§ **EXERCISE OBJECTIVE**
Copy out all the data, word for word.

§ **GIVEN DATA**
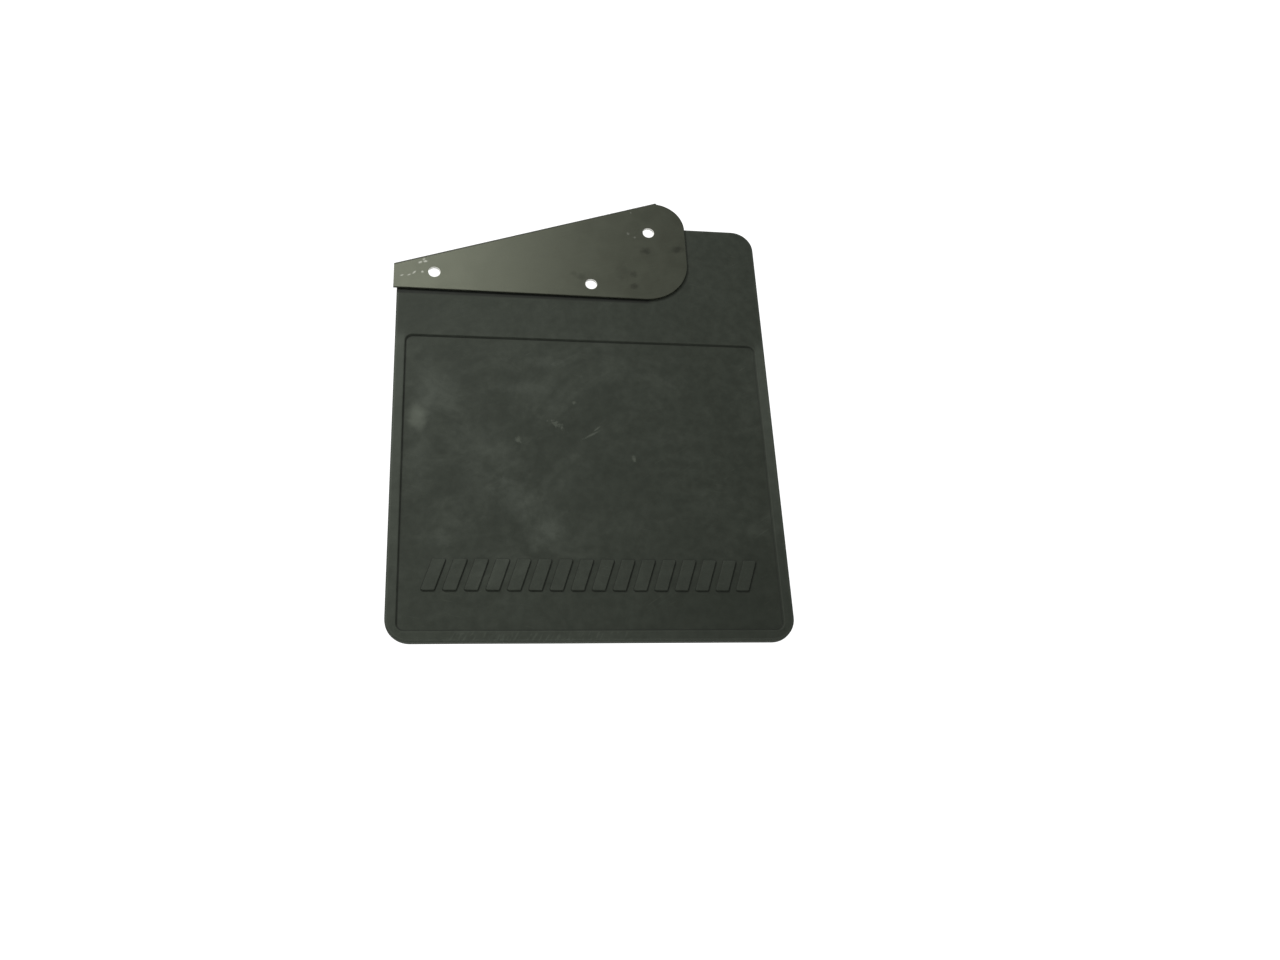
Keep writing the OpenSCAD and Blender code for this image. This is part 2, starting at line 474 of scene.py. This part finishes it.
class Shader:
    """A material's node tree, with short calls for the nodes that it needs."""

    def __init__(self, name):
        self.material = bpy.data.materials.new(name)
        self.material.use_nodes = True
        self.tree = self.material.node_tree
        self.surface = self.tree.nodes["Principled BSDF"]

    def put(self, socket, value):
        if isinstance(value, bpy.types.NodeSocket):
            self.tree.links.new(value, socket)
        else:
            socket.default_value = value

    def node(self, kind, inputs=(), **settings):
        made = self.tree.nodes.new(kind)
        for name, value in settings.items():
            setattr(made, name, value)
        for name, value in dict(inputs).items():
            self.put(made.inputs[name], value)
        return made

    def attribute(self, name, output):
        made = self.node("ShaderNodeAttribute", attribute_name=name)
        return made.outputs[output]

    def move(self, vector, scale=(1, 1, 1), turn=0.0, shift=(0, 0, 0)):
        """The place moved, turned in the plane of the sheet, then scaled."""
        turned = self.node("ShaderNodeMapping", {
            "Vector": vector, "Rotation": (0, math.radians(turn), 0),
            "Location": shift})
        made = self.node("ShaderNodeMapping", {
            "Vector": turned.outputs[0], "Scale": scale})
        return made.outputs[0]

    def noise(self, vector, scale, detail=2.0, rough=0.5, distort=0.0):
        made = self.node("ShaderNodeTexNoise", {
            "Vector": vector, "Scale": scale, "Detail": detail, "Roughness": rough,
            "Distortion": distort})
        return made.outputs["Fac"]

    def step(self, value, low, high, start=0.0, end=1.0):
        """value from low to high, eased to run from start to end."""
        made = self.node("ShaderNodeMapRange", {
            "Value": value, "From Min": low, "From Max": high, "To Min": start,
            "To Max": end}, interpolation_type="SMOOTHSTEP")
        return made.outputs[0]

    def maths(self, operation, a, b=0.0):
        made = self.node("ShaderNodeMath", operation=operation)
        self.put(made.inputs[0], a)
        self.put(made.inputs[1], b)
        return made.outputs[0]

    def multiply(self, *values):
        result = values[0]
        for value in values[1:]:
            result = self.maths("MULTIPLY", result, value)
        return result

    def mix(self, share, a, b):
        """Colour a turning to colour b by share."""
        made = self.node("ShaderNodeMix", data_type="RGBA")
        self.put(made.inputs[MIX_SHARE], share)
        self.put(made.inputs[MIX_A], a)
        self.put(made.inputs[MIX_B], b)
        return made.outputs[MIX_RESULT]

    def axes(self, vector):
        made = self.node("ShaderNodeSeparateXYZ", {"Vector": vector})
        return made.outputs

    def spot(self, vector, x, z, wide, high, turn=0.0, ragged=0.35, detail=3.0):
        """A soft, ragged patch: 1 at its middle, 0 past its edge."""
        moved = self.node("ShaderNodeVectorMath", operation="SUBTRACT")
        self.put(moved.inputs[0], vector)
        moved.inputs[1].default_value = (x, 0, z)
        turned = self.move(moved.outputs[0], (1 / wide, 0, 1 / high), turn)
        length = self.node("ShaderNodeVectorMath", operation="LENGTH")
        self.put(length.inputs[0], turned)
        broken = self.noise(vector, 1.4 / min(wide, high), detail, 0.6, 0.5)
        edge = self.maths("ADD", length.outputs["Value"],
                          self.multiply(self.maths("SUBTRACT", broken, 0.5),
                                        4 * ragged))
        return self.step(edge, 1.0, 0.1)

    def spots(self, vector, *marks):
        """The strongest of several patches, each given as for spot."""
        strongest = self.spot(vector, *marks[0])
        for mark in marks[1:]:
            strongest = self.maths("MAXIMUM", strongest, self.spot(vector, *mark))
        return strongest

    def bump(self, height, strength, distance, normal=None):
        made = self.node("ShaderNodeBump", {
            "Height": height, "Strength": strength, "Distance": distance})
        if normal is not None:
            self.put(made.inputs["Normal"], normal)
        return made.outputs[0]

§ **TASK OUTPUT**
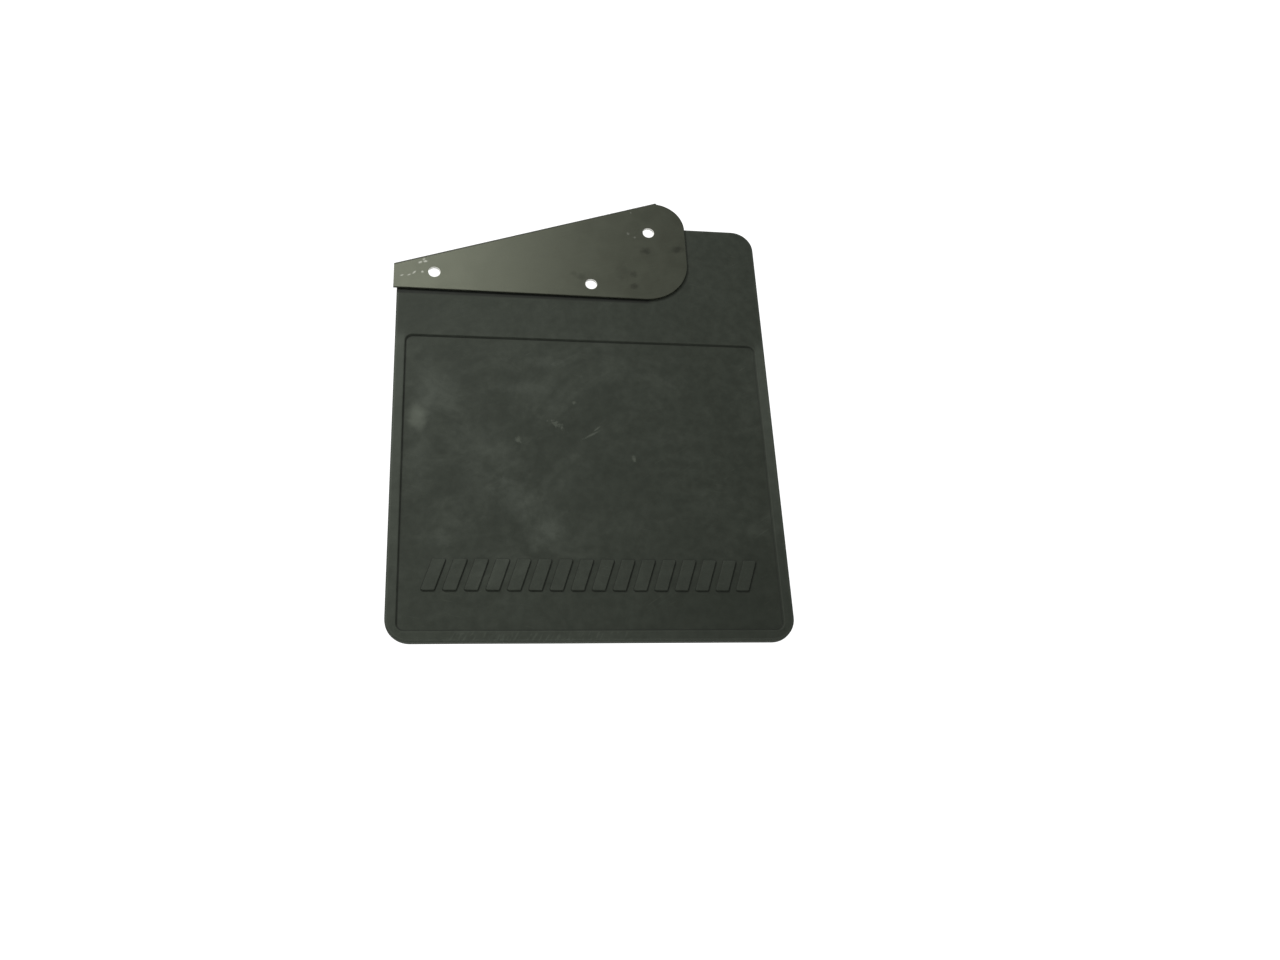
Keep writing the OpenSCAD and Blender code for this image. This is part 2, starting at line 474 of scene.py. This part finishes it.
class Shader:
    """A material's node tree, with short calls for the nodes that it needs."""

    def __init__(self, name):
        self.material = bpy.data.materials.new(name)
        self.material.use_nodes = True
        self.tree = self.material.node_tree
        self.surface = self.tree.nodes["Principled BSDF"]

    def put(self, socket, value):
        if isinstance(value, bpy.types.NodeSocket):
            self.tree.links.new(value, socket)
        else:
            socket.default_value = value

    def node(self, kind, inputs=(), **settings):
        made = self.tree.nodes.new(kind)
        for name, value in settings.items():
            setattr(made, name, value)
        for name, value in dict(inputs).items():
            self.put(made.inputs[name], value)
        return made

    def attribute(self, name, output):
        made = self.node("ShaderNodeAttribute", attribute_name=name)
        return made.outputs[output]

    def move(self, vector, scale=(1, 1, 1), turn=0.0, shift=(0, 0, 0)):
        """The place moved, turned in the plane of the sheet, then scaled."""
        turned = self.node("ShaderNodeMapping", {
            "Vector": vector, "Rotation": (0, math.radians(turn), 0),
            "Location": shift})
        made = self.node("ShaderNodeMapping", {
            "Vector": turned.outputs[0], "Scale": scale})
        return made.outputs[0]

    def noise(self, vector, scale, detail=2.0, rough=0.5, distort=0.0):
        made = self.node("ShaderNodeTexNoise", {
            "Vector": vector, "Scale": scale, "Detail": detail, "Roughness": rough,
            "Distortion": distort})
        return made.outputs["Fac"]

    def step(self, value, low, high, start=0.0, end=1.0):
        """value from low to high, eased to run from start to end."""
        made = self.node("ShaderNodeMapRange", {
            "Value": value, "From Min": low, "From Max": high, "To Min": start,
            "To Max": end}, interpolation_type="SMOOTHSTEP")
        return made.outputs[0]

    def maths(self, operation, a, b=0.0):
        made = self.node("ShaderNodeMath", operation=operation)
        self.put(made.inputs[0], a)
        self.put(made.inputs[1], b)
        return made.outputs[0]

    def multiply(self, *values):
        result = values[0]
        for value in values[1:]:
            result = self.maths("MULTIPLY", result, value)
        return result

    def mix(self, share, a, b):
        """Colour a turning to colour b by share."""
        made = self.node("ShaderNodeMix", data_type="RGBA")
        self.put(made.inputs[MIX_SHARE], share)
        self.put(made.inputs[MIX_A], a)
        self.put(made.inputs[MIX_B], b)
        return made.outputs[MIX_RESULT]

    def axes(self, vector):
        made = self.node("ShaderNodeSeparateXYZ", {"Vector": vector})
        return made.outputs

    def spot(self, vector, x, z, wide, high, turn=0.0, ragged=0.35, detail=3.0):
        """A soft, ragged patch: 1 at its middle, 0 past its edge."""
        moved = self.node("ShaderNodeVectorMath", operation="SUBTRACT")
        self.put(moved.inputs[0], vector)
        moved.inputs[1].default_value = (x, 0, z)
        turned = self.move(moved.outputs[0], (1 / wide, 0, 1 / high), turn)
        length = self.node("ShaderNodeVectorMath", operation="LENGTH")
        self.put(length.inputs[0], turned)
        broken = self.noise(vector, 1.4 / min(wide, high), detail, 0.6, 0.5)
        edge = self.maths("ADD", length.outputs["Value"],
                          self.multiply(self.maths("SUBTRACT", broken, 0.5),
                                        4 * ragged))
        return self.step(edge, 1.0, 0.1)

    def spots(self, vector, *marks):
        """The strongest of several patches, each given as for spot."""
        strongest = self.spot(vector, *marks[0])
        for mark in marks[1:]:
            strongest = self.maths("MAXIMUM", strongest, self.spot(vector, *mark))
        return strongest

    def bump(self, height, strength, distance, normal=None):
        made = self.node("ShaderNodeBump", {
            "Height": height, "Strength": strength, "Distance": distance})
        if normal is not None:
            self.put(made.inputs["Normal"], normal)
        return made.outputs[0]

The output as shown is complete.